[Scripts that build objects]
┏━━
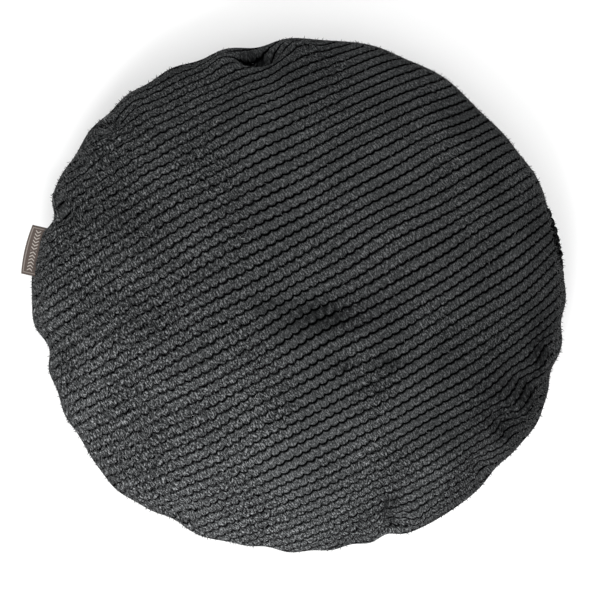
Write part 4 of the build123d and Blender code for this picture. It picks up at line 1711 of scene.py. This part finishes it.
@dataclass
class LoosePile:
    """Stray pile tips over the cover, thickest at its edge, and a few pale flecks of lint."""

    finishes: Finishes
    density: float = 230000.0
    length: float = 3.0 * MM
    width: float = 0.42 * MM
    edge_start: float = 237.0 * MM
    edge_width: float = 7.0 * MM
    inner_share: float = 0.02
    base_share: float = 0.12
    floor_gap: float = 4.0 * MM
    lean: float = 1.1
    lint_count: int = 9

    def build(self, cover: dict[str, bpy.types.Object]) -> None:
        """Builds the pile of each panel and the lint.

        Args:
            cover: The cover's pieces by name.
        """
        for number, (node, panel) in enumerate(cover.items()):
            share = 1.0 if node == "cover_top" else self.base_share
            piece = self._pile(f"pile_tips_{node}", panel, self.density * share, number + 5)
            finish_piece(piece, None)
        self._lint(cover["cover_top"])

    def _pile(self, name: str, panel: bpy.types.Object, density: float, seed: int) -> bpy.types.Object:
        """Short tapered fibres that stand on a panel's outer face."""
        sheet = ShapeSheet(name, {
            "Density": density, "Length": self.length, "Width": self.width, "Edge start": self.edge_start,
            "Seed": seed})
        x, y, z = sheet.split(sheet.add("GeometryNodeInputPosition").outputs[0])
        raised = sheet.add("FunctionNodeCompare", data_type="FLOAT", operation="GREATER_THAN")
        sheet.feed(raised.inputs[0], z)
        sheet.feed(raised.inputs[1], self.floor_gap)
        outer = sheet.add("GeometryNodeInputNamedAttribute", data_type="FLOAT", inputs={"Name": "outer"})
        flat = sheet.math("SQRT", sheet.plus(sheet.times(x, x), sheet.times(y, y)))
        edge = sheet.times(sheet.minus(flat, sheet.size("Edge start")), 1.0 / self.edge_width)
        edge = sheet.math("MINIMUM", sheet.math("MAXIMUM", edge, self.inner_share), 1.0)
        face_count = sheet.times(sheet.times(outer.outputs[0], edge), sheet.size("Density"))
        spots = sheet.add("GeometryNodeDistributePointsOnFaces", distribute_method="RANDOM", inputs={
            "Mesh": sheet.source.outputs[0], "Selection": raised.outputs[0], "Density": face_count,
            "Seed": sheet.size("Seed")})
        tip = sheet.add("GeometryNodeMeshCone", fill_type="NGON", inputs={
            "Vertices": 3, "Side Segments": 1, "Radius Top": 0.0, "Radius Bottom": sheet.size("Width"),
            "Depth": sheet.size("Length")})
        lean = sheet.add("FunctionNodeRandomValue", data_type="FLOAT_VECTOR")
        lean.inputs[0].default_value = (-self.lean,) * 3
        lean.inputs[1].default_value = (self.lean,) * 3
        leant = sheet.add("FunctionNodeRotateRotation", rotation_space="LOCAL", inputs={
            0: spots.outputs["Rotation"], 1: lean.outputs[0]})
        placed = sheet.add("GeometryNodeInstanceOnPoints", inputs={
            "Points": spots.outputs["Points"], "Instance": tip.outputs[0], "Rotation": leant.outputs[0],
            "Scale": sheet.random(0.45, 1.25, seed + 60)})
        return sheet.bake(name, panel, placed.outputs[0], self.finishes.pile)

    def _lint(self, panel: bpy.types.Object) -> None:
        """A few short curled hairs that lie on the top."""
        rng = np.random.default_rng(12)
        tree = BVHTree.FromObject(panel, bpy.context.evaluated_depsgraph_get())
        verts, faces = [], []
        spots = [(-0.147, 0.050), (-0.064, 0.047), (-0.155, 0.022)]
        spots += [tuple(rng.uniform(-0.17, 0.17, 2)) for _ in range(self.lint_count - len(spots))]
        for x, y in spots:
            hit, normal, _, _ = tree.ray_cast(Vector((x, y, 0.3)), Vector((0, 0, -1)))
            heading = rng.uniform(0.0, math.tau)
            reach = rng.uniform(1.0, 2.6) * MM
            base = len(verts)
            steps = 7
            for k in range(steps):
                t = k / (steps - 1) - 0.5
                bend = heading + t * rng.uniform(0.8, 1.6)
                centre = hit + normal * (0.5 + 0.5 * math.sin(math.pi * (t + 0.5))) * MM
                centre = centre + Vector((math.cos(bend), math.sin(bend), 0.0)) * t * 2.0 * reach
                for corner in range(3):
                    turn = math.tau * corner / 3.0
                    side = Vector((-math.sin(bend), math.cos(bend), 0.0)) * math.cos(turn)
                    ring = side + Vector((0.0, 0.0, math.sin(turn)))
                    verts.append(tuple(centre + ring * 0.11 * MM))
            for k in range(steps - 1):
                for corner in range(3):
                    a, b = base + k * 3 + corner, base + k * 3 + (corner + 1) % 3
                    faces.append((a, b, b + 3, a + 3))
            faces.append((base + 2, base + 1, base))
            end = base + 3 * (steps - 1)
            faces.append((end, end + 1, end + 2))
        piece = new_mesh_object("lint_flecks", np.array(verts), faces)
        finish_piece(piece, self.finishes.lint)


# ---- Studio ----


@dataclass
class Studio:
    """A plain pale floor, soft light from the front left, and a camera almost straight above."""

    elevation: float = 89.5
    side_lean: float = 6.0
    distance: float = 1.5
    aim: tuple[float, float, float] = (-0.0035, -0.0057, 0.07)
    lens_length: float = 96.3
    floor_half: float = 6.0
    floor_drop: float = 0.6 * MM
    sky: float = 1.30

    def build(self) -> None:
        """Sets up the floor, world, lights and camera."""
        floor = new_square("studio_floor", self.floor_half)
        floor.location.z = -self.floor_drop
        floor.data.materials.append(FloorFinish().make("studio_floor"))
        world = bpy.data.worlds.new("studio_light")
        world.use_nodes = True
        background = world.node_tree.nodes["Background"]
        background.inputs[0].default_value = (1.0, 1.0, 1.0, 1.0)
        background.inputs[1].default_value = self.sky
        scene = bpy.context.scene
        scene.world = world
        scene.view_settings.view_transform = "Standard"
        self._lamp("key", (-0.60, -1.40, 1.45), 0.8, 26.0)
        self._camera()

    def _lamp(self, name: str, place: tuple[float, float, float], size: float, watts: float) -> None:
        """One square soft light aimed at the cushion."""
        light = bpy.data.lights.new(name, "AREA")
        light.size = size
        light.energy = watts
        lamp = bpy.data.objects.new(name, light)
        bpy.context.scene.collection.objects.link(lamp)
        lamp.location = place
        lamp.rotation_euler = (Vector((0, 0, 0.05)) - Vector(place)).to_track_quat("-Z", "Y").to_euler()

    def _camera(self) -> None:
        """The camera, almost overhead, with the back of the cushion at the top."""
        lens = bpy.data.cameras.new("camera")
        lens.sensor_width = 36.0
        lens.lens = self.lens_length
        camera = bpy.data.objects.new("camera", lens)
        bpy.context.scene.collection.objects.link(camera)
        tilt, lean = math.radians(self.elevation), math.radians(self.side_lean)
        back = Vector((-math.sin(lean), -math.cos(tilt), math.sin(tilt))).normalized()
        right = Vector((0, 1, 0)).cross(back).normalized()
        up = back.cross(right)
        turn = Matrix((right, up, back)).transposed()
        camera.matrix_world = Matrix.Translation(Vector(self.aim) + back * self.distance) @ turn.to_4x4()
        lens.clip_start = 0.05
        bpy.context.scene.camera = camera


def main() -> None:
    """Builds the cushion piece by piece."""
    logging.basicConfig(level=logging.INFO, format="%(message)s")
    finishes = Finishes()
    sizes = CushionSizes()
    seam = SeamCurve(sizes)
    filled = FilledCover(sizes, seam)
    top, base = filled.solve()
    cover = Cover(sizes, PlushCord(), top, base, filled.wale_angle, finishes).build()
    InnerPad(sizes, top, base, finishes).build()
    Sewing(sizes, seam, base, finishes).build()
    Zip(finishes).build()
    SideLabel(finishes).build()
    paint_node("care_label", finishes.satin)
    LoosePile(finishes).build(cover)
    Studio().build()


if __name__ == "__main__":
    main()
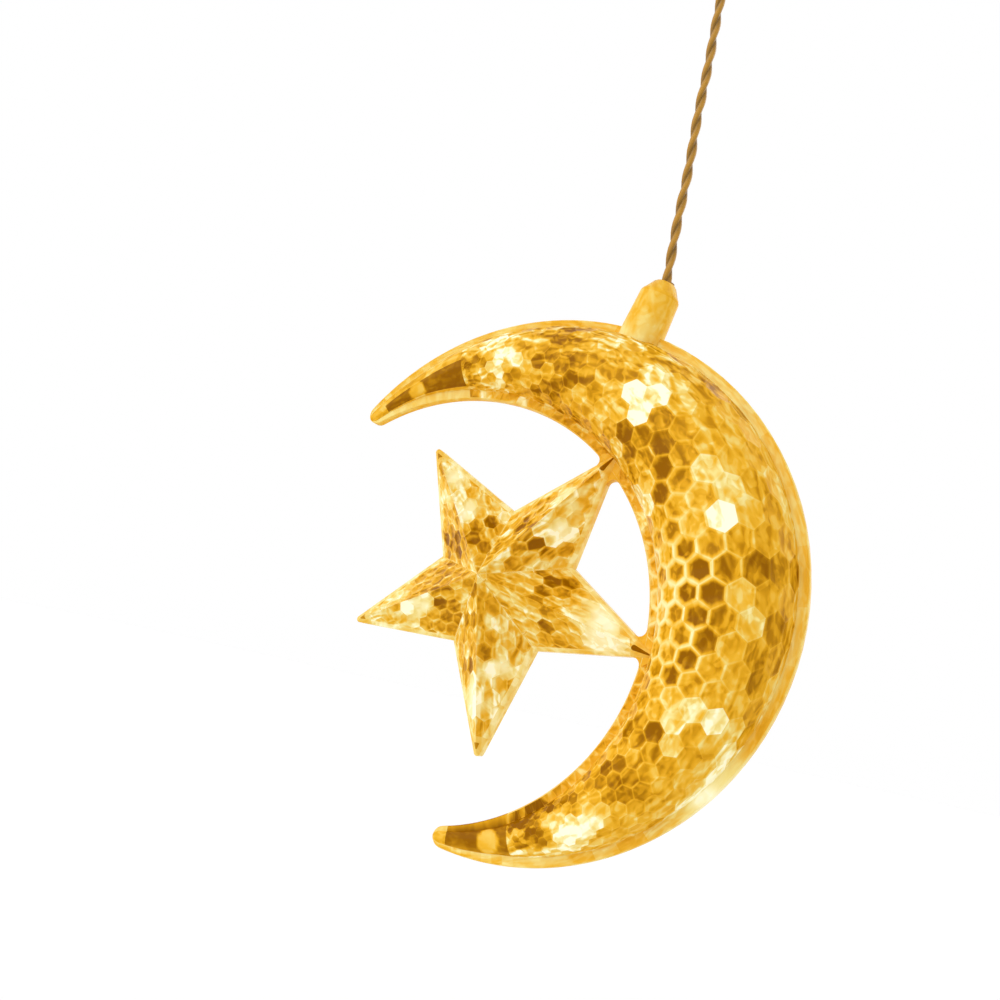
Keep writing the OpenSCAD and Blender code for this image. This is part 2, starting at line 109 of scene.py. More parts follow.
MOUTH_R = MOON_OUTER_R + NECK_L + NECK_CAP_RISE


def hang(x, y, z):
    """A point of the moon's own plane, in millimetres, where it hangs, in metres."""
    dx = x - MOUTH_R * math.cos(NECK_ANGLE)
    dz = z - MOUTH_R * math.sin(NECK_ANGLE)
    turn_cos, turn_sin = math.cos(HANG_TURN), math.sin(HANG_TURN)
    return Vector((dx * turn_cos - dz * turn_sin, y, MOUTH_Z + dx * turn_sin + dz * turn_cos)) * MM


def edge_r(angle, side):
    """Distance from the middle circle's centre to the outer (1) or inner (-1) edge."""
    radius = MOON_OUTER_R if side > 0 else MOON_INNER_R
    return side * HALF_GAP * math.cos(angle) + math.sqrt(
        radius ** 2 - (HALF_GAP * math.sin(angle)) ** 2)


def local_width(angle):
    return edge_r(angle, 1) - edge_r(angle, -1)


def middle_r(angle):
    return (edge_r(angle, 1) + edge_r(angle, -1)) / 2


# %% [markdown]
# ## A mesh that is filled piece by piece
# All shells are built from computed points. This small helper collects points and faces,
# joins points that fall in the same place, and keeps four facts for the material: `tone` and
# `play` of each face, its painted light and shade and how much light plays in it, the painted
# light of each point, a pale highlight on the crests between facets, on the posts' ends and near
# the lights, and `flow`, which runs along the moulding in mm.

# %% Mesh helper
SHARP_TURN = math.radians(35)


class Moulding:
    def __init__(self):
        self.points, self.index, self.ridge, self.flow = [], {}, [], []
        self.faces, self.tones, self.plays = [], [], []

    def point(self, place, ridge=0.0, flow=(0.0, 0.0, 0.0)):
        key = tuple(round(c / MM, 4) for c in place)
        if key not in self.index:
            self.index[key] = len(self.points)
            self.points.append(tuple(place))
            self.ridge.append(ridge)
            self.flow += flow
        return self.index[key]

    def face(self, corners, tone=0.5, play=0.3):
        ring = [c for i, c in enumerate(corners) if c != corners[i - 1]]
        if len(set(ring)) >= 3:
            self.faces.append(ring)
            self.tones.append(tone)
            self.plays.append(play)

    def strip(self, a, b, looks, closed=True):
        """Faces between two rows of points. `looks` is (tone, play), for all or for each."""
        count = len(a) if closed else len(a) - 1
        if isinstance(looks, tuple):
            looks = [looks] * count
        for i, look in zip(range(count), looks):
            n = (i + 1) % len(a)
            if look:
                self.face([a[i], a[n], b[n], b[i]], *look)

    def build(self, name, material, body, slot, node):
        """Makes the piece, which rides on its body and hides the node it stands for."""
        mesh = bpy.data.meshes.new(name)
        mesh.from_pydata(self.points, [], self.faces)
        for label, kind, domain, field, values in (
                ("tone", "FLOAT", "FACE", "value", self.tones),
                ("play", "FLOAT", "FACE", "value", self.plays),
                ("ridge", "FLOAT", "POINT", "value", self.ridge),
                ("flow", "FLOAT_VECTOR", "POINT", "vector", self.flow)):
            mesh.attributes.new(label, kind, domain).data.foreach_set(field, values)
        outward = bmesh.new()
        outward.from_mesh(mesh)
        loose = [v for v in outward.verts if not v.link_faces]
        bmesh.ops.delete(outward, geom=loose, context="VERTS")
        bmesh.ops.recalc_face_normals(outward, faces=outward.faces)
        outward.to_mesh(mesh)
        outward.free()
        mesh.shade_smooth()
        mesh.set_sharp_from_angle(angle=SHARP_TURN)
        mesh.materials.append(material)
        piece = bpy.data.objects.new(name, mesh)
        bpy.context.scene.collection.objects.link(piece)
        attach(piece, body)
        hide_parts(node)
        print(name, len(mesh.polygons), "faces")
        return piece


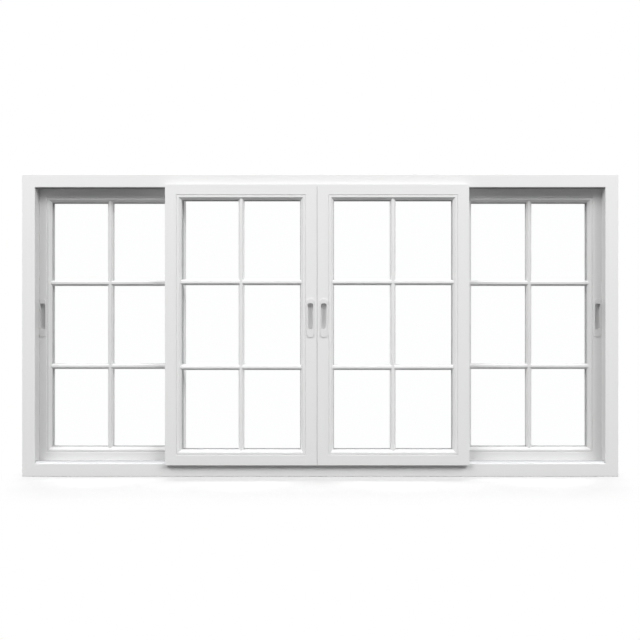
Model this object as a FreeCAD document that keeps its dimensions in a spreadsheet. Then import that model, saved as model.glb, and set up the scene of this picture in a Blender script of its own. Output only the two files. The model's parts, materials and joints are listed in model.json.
┗━━
▶ [What is asked]:
Return exactly, please, the lines of the material from the first one down to and including the line where "pile tips over" appears.

▶ [The completed task]:
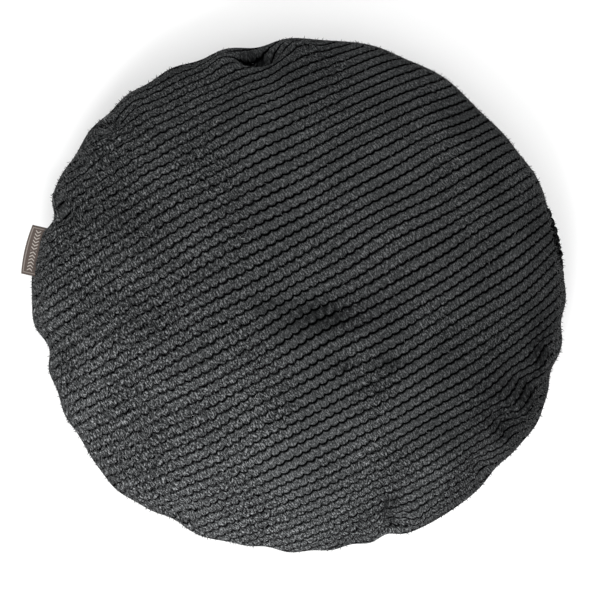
Write part 4 of the build123d and Blender code for this picture. It picks up at line 1711 of scene.py. This part finishes it.
@dataclass
class LoosePile:
    """Stray pile tips over the cover, thickest at its edge, and a few pale flecks of lint."""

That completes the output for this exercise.